> **Job**
Output the material below in full, exactly as it is.

══════════

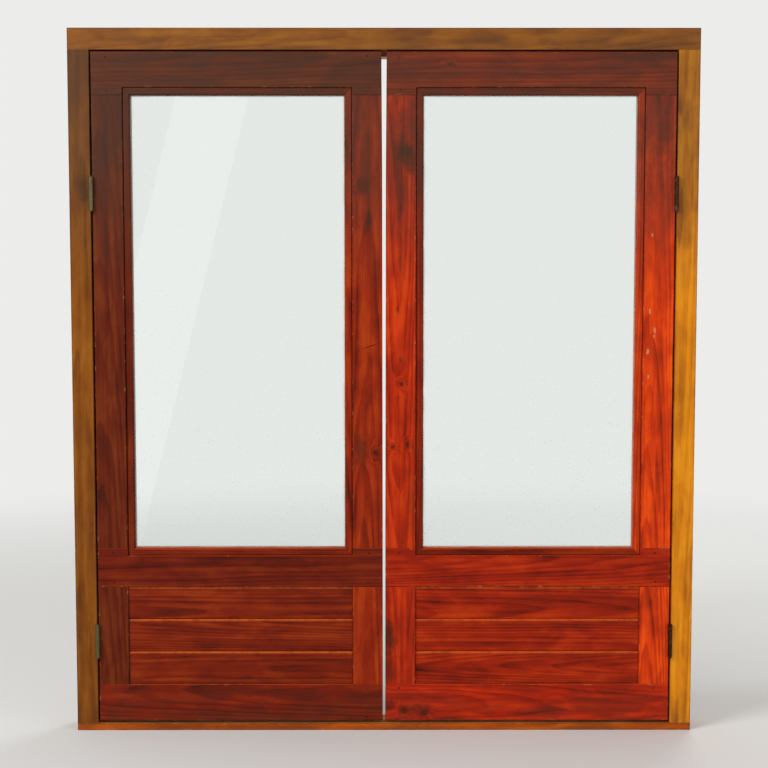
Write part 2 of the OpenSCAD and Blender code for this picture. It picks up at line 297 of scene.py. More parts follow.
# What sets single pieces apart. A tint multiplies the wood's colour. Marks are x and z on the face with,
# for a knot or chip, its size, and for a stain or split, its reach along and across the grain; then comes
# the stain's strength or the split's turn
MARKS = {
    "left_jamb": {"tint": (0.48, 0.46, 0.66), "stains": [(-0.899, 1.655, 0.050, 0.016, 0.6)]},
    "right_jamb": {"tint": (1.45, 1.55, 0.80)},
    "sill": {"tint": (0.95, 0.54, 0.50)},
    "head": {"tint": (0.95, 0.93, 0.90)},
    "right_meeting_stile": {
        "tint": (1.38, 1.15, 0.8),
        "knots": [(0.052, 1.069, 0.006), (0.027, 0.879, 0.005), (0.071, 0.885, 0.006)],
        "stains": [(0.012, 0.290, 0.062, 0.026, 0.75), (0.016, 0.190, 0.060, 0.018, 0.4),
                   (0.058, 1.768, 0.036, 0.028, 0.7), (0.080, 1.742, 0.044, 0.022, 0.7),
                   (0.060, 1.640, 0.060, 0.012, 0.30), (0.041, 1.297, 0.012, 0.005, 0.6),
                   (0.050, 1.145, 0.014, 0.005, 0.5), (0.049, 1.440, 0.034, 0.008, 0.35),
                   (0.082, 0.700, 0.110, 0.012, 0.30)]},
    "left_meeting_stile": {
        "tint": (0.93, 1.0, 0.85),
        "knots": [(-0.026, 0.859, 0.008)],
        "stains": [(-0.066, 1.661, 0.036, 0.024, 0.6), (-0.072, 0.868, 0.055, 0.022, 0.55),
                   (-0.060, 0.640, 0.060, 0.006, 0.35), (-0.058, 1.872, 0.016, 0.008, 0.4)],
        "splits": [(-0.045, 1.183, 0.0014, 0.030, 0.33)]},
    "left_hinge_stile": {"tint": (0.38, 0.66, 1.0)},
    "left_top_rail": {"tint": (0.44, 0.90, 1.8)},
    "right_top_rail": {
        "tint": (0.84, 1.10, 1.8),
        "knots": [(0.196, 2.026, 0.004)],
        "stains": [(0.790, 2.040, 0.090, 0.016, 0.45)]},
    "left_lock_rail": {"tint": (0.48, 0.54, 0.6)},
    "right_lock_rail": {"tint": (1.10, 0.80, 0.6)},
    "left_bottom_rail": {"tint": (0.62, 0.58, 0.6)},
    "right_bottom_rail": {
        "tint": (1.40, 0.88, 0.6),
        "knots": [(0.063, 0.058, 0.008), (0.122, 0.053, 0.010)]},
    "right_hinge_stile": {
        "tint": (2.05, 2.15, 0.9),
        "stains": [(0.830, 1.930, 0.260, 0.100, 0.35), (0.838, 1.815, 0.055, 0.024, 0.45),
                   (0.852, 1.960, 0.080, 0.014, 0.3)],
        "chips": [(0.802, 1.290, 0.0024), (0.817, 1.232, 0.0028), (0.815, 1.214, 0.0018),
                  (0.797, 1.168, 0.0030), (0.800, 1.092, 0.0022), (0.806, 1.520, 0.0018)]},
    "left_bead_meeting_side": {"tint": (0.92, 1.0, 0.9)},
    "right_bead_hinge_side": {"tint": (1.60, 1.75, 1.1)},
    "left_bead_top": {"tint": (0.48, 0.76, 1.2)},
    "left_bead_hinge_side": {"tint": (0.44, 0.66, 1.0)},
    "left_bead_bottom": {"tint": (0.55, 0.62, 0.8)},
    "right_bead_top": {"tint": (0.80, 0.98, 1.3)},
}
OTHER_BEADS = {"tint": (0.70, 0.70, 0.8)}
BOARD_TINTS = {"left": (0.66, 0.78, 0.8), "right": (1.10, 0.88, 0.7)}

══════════

> **Response**
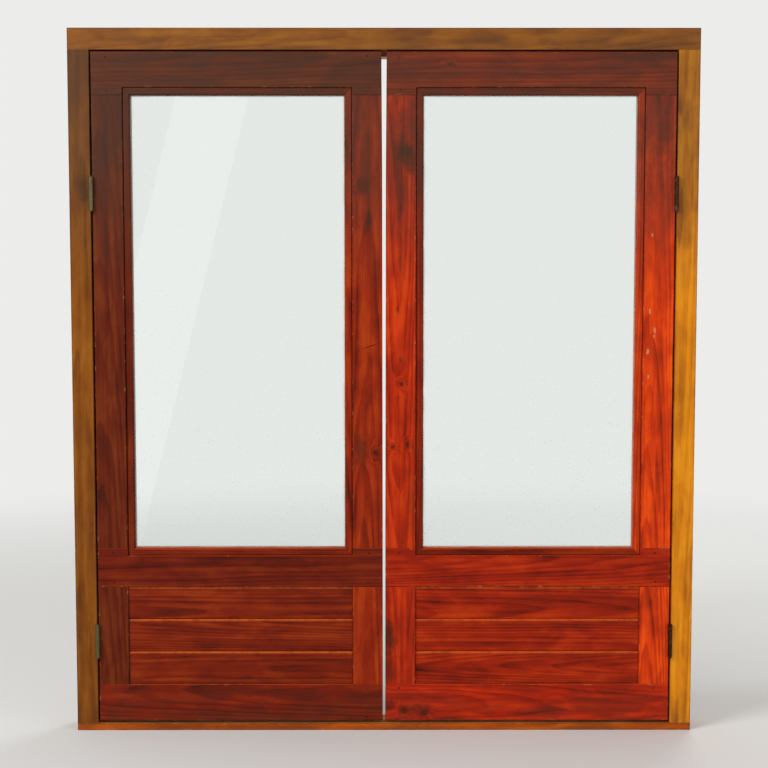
Write part 2 of the OpenSCAD and Blender code for this picture. It picks up at line 297 of scene.py. More parts follow.
# What sets single pieces apart. A tint multiplies the wood's colour. Marks are x and z on the face with,
# for a knot or chip, its size, and for a stain or split, its reach along and across the grain; then comes
# the stain's strength or the split's turn
MARKS = {
    "left_jamb": {"tint": (0.48, 0.46, 0.66), "stains": [(-0.899, 1.655, 0.050, 0.016, 0.6)]},
    "right_jamb": {"tint": (1.45, 1.55, 0.80)},
    "sill": {"tint": (0.95, 0.54, 0.50)},
    "head": {"tint": (0.95, 0.93, 0.90)},
    "right_meeting_stile": {
        "tint": (1.38, 1.15, 0.8),
        "knots": [(0.052, 1.069, 0.006), (0.027, 0.879, 0.005), (0.071, 0.885, 0.006)],
        "stains": [(0.012, 0.290, 0.062, 0.026, 0.75), (0.016, 0.190, 0.060, 0.018, 0.4),
                   (0.058, 1.768, 0.036, 0.028, 0.7), (0.080, 1.742, 0.044, 0.022, 0.7),
                   (0.060, 1.640, 0.060, 0.012, 0.30), (0.041, 1.297, 0.012, 0.005, 0.6),
                   (0.050, 1.145, 0.014, 0.005, 0.5), (0.049, 1.440, 0.034, 0.008, 0.35),
                   (0.082, 0.700, 0.110, 0.012, 0.30)]},
    "left_meeting_stile": {
        "tint": (0.93, 1.0, 0.85),
        "knots": [(-0.026, 0.859, 0.008)],
        "stains": [(-0.066, 1.661, 0.036, 0.024, 0.6), (-0.072, 0.868, 0.055, 0.022, 0.55),
                   (-0.060, 0.640, 0.060, 0.006, 0.35), (-0.058, 1.872, 0.016, 0.008, 0.4)],
        "splits": [(-0.045, 1.183, 0.0014, 0.030, 0.33)]},
    "left_hinge_stile": {"tint": (0.38, 0.66, 1.0)},
    "left_top_rail": {"tint": (0.44, 0.90, 1.8)},
    "right_top_rail": {
        "tint": (0.84, 1.10, 1.8),
        "knots": [(0.196, 2.026, 0.004)],
        "stains": [(0.790, 2.040, 0.090, 0.016, 0.45)]},
    "left_lock_rail": {"tint": (0.48, 0.54, 0.6)},
    "right_lock_rail": {"tint": (1.10, 0.80, 0.6)},
    "left_bottom_rail": {"tint": (0.62, 0.58, 0.6)},
    "right_bottom_rail": {
        "tint": (1.40, 0.88, 0.6),
        "knots": [(0.063, 0.058, 0.008), (0.122, 0.053, 0.010)]},
    "right_hinge_stile": {
        "tint": (2.05, 2.15, 0.9),
        "stains": [(0.830, 1.930, 0.260, 0.100, 0.35), (0.838, 1.815, 0.055, 0.024, 0.45),
                   (0.852, 1.960, 0.080, 0.014, 0.3)],
        "chips": [(0.802, 1.290, 0.0024), (0.817, 1.232, 0.0028), (0.815, 1.214, 0.0018),
                  (0.797, 1.168, 0.0030), (0.800, 1.092, 0.0022), (0.806, 1.520, 0.0018)]},
    "left_bead_meeting_side": {"tint": (0.92, 1.0, 0.9)},
    "right_bead_hinge_side": {"tint": (1.60, 1.75, 1.1)},
    "left_bead_top": {"tint": (0.48, 0.76, 1.2)},
    "left_bead_hinge_side": {"tint": (0.44, 0.66, 1.0)},
    "left_bead_bottom": {"tint": (0.55, 0.62, 0.8)},
    "right_bead_top": {"tint": (0.80, 0.98, 1.3)},
}
OTHER_BEADS = {"tint": (0.70, 0.70, 0.8)}
BOARD_TINTS = {"left": (0.66, 0.78, 0.8), "right": (1.10, 0.88, 0.7)}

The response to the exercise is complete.